Carinaro, torna in carcere Francesco Di Grazia: avrebbe chiesto soldi in un bar a Gricignano

di Redazione

E’ terminata dopo pochi giorni la detenzione domiciliare ottenuta da Francesco Di Grazia, 45enne esponente dell’omonimo camorristico diCarinaro, nel casertano. Dopo un lungo periodo in carcere – 13 gli anni scontati – per omicidio, porto abusivo di armi e rapina, reati aggravati dall’uso del metodo mafioso, appena uscito dalla cella di Sassari, in Sardegna, per aver avuto accesso ai domiciliari, Di Grazia era tornato a Carinaro.

Pochi giorni fa, però, su ordine del tribunale di sorveglianza di Sassari, i carabinieri di Sant’Antimo hanno eseguito nei suoi confronti una nuova ordinanza di custodia cautelare in carcere. L’uomo, infatti, raggiunto un bar di Gricignano, avrebbe preteso dei soldi da una persona. Da qui la revoca dei domiciliari e il ritorno in carcere, questa volta nel penitenziario di Secondigliano.

Cugino di Paolo Di Grazia, ex boss divenuto collaboratore di giustizia, Francesco Di Grazia fu arrestato nel 2007 dai carabinieri della sezione operativa di Aversa e raggiunto da un’altra ordinanza di custodia in carcere l’anno successivo, insieme ad altre tre persone che, secondo gli inquirenti, avevano avrebbero organizzato l’agguato teso a Ferdinando Schiavo il 2 dicembre del 2003, in via Grecini, a Gricignano. Schiavo, raggiunto da diversi proiettili, non morì e fu salvato dopo il ricovero in ospedale. Schiavo sarebbe poi finito in carcere un anno dopo e condannato all’ergastolo per l’omicidio del poliziotto Paolo Solone.

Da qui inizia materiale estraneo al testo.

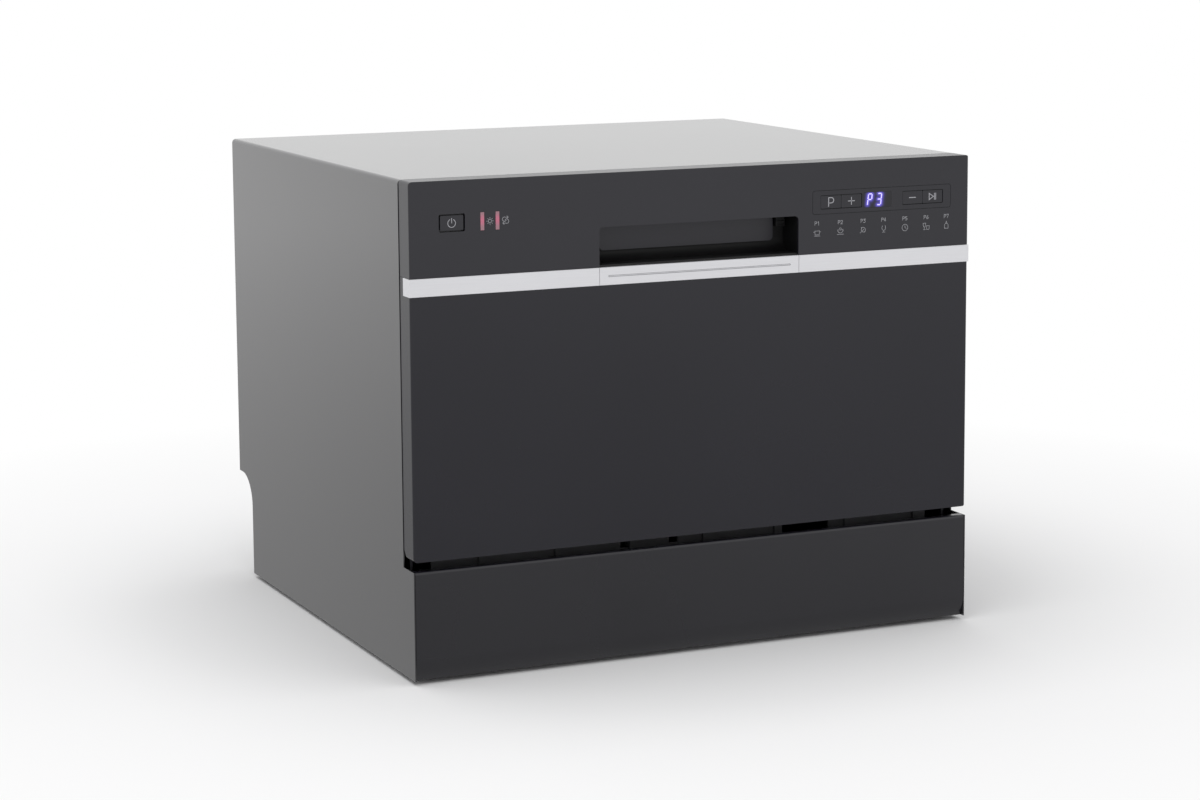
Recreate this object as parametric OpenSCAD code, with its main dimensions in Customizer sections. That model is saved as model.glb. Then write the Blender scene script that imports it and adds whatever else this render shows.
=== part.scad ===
// Countertop dishwasher with a drop-down door, a rolling wire rack and a full set of works.
// X runs to the right, Y to the rear and Z up. The origin is at floor level under the middle.

/* [Overall size] */
// Width over the sides of the case
overall_w = 550; // [530:1:570]
// Depth from the trim strip to the rear panel
overall_d = 500; // [485:1:520]
// Height from the worktop to the top of the case
overall_h = 438; // [430:1:460]
// Clear height that the feet leave under the base
foot_show = 4; // [3:0.5:8]

/* [Case] */
// Sheet thickness of the case
sheet_t = 1; // [0.8:0.1:1.4]
// Bend radius along the long top edges
bend_r = 4; // [3:0.5:8]
// Width of the flange folded inwards round the front
flange_w = 14; // [10:0.5:15]
// Depth of the hose notch at the lower rear
notch_d = 41; // [36:1:46]
// Height of the hose notch above the base
notch_h = 98.5; // [85:0.5:105]
// Radius of the inner corner of the hose notch
notch_r = 30; // [15:1:34]
// Height of the top of the kick plate
kick_top = 100.5; // [92:0.5:106]
// Sheet thickness of the kick plate
kick_t = 1.2; // [0.8:0.1:2]
// Height of the curved lower part of the kick plate
kick_curl_h = 18; // [8:1:24]
// Radius of the curved lower part of the kick plate
kick_curl_r = 34; // [28:1:60]
// Wall thickness of the moulded base parts
base_wall = 2.5; // [2:0.1:3]

/* [Door] */
// Depth of the outer shell of the door
door_t = 24; // [22:0.5:28]
// Gap between the door and the case
door_gap = 1; // [0.8:0.1:2]
// Gap that the lower edge of the door swings through
swing_gap = 8.5; // [8:0.1:10]
// Height of the control fascia above the trim strip
fascia_h = 83; // [80:0.5:90]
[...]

I Di Grazia volevano eliminarlo perché sospettato di essere vicino al clan dei casalesi: una posizione “scomoda” poiché il clan di Carinaro voleva mettere in piedi la Ncs (Nuova camorra speciale), come fu definita, e distaccarsi dalla potente organizzazione dell’agro aversano. Al “cartello” avevano aderito, assieme ai Di Grazia, i clan Belforte di Marcianise, De Sena di Acerra, Messina-Piscopo di Casalnuovo, Sarno di Ponticelli, organizzando “omicidi strategici”, volti a favorire gli interessi di ogni singolo gruppo e di tutta la consorteria camorristica, decisa a difendersi anche dalle cosche che un tempo facevano parte della Nuova famiglia.

Una escalation bloccata dalle forze dell’ordine, soprattutto con due interventi dei carabinieri. Un primo attacco fu mosso nell’ottobre del 2005 quando, con l’accusa di estorsione, furono ammanettati i fratelli Paolo Riccardo Di Grazia. Nel marzo del 2007 la sferrata finale: in cella finirono i vertici del clan, compreso Francesco Di Grazia. Determinanti, ai fini degli arresti, furono le dichiarazioni di uno degli arrestati, poi pentitosi, Francesco Paccone, il quale indicò in un terreno al confine tra Carinaro e Gricignano il “cimitero della camorra”, dove venivano occultati i cadaveri delle persone assassinate dai clan del cartello.